I wouldn't care because I'm not an immature cuck. For all I know you bought the watch used and flip them for shits and giggles.

 
Nov 8, 2018 - 8:11am

I wouldn’t care if an analyst/intern I was evaluating had on a non-gold watch of any kind (as long as it wasn’t some 46mm+ monstrosity).
If you know how to dress yourself, your watch isn’t going to be showcased and super noticeable anyway.... unless you talk with your hands excessively during the interview to bring attention to it.

 
Nov 8, 2018 - 9:00am

I don't see a problem wearing it but you have to take into consideration that you need it to match you, your outfit, etc. Don't wear a flashy watch with a poorly fitting suit... Don't wear a 46mm when you have the wrists of a cross country runner... etc.

I personally would never wear a gold watch either.

If you like it and makes you feel good then wear it. If you want to wear it just to have a conversation starter but don't want to risk bad perception then as someone mentioned above just list watches / flipping watches / whatever as a hobby on your resume. If your interviewer is a watch guy I guarantee it will flow into a conversation about it.

 
Nov 8, 2018 - 9:15am

I wouldn't put watches as an interest on your resume unless it's a very serious thing you do - sure, some interviewers might just love it, but it can definitely come off the wrong way as well. Also, if I notice watches on your hobbies, you bet I'm spending the first two minutes checking out your watch, instead of listening to you.
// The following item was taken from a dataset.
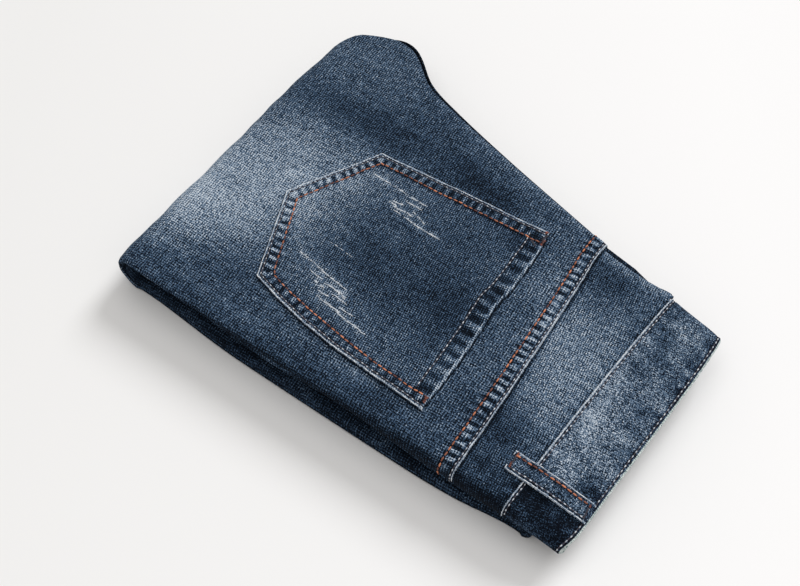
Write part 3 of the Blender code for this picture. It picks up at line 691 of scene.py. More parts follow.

I wore a very high end watch (silver, small) in interviews, it was inherited from a family member. I was never asked about it and not sure anyone gave it a second glance. If it's a colored Submariner, huge, or something else with flashy attributes, I might leave it at home. Otherwise, wear it and be humble/confident in every other way.

Array
 
Nov 8, 2018 - 11:37am

This is such a bad idea, and if you do it I honestly wouldn't be surprised if they dinged you for it. Rolexes are great talking points but the thing is, if you're some undergrad in recruiting, you clearly didn't earn it by merit. It was certainty a gift and if you somehow did buy it, it would raise red flags with me as to how a college student is so irresponsible to buy one with their own money at that stage of their lives. It's not bad to own one or anything and I personally wouldn't care if I interviewed someone rockin a rolex, but honestly I wouldn't wear it because a lot of people put watches on a pedestal in this industry and you don't want to inadvertently piss someone off. It will hurt more than it will help in my opinion.

Edit** Also relax with the constant Harvard flexing (posts, not username). Like good for you if you actually go there. but tbh I don't think people really care.

Dayman?
 
Nov 9, 2018 - 3:14pm

if i was interviewing u id see it as a plus. i love fellow watch collectors.

What concert costs 45 cents? 50 Cent feat. Nickelback.
 
Nov 13, 2018 - 1:41pm

I don't think it would be wise to wear your Rolex. Because you are applying to brand name shops that have the formal process. They most likely believe in the traditional process of starting at the bottom and working for what you want. If anything, you'll be looked down upon if you try to look too flashy coming into an interview. They want to know what value you can bring to the company. Not the value of what's on your wrist.